Task brief: In the listing below, locate the line containing "imported = [obj" and the line containing "# The Standard". Output both of them and every line between, exactly as written, and nothing more.

Data supplied:
>>>>>

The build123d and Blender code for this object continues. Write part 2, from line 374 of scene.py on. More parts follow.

<<<<<
>>>>>

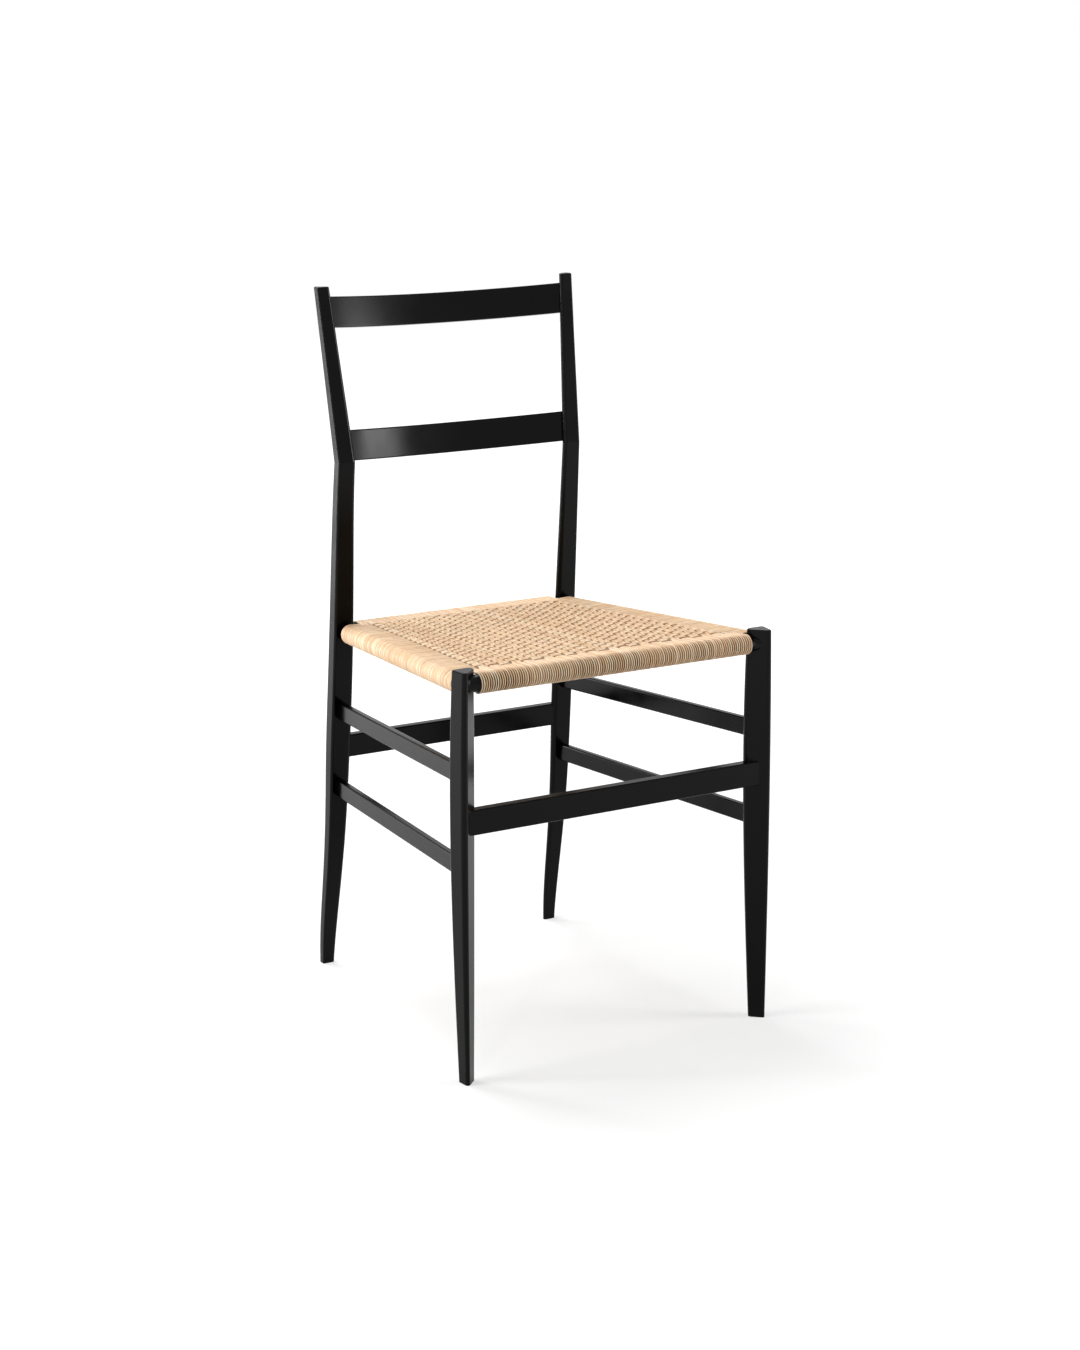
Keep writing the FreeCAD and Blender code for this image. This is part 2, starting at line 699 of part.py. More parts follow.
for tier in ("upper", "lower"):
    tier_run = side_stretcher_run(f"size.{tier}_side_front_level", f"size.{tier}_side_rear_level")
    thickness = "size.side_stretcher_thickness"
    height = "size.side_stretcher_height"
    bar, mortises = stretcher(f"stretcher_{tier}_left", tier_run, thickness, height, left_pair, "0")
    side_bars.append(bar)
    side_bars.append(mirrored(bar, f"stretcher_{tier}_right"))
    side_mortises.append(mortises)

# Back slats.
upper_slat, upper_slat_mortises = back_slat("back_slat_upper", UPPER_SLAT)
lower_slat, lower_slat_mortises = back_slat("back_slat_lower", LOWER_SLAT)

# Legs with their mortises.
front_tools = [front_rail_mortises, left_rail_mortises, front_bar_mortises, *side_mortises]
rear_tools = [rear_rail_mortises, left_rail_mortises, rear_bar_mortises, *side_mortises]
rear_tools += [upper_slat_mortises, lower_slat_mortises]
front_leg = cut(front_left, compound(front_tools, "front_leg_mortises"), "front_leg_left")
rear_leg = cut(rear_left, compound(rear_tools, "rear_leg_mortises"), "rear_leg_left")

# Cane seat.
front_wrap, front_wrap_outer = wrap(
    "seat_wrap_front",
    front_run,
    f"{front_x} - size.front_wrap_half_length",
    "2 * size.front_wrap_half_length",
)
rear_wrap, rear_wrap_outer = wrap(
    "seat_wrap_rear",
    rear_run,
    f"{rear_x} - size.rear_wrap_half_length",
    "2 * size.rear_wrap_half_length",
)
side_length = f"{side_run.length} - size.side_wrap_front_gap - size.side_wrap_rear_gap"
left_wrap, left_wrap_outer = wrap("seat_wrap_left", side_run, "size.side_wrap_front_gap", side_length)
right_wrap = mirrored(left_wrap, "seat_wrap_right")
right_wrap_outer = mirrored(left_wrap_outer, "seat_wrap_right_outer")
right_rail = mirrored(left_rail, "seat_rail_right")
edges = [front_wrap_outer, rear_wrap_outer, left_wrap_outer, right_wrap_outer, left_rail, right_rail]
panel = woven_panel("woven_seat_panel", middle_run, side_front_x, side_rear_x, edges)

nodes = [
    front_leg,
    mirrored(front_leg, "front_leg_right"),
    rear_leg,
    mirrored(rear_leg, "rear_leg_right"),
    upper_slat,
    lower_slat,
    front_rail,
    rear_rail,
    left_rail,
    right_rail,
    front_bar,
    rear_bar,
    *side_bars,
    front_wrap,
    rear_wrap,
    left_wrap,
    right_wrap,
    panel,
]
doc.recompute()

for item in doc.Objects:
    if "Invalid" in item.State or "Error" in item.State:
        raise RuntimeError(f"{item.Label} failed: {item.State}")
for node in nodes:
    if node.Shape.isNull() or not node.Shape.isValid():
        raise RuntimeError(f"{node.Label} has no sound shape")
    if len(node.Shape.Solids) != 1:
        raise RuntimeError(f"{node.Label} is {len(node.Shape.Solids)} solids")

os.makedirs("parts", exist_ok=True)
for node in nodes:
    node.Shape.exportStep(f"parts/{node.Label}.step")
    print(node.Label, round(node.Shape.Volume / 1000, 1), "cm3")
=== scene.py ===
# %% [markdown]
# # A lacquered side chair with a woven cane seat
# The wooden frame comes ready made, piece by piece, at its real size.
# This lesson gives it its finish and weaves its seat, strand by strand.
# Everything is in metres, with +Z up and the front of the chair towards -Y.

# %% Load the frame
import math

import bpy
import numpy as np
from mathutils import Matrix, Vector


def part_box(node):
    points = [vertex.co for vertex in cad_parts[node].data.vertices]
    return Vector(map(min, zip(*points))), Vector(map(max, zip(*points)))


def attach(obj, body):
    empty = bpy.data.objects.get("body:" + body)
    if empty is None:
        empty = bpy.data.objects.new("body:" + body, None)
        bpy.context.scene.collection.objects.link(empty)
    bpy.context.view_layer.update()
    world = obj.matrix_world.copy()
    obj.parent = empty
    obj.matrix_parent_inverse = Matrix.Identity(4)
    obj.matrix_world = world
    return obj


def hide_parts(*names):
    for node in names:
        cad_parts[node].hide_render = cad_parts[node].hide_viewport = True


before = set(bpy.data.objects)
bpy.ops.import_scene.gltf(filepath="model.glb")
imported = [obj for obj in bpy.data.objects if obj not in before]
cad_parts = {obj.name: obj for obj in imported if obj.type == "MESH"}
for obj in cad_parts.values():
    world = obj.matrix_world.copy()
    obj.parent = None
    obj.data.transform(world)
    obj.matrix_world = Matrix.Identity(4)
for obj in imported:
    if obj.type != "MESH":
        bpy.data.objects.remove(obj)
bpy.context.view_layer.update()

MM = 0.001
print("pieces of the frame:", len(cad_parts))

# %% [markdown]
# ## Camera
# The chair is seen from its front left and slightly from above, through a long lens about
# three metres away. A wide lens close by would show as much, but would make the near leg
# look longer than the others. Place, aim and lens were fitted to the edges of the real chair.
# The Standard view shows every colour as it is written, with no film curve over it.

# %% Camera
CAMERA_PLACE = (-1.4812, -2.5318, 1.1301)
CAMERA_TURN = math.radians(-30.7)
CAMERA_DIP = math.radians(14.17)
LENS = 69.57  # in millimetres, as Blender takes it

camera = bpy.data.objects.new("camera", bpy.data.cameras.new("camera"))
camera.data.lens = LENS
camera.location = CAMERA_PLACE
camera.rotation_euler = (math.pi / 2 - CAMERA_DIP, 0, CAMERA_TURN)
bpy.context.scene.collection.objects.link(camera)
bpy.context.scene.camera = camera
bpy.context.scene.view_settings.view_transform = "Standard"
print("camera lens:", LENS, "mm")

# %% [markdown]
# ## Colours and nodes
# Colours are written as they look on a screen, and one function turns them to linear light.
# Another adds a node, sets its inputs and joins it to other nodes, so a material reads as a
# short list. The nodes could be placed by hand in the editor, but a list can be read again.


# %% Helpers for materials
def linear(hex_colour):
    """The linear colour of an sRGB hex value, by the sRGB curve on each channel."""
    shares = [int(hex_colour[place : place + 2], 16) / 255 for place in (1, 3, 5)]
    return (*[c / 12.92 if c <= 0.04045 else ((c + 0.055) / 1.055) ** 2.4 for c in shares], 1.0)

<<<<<

The result:
imported = [obj for obj in bpy.data.objects if obj not in before]
cad_parts = {obj.name: obj for obj in imported if obj.type == "MESH"}
for obj in cad_parts.values():
    world = obj.matrix_world.copy()
    obj.parent = None
    obj.data.transform(world)
    obj.matrix_world = Matrix.Identity(4)
for obj in imported:
    if obj.type != "MESH":
        bpy.data.objects.remove(obj)
bpy.context.view_layer.update()

MM = 0.001
print("pieces of the frame:", len(cad_parts))

# %% [markdown]
# ## Camera
# The chair is seen from its front left and slightly from above, through a long lens about
# three metres away. A wide lens close by would show as much, but would make the near leg
# look longer than the others. Place, aim and lens were fitted to the edges of the real chair.
# The Standard view shows every colour as it is written, with no film curve over it.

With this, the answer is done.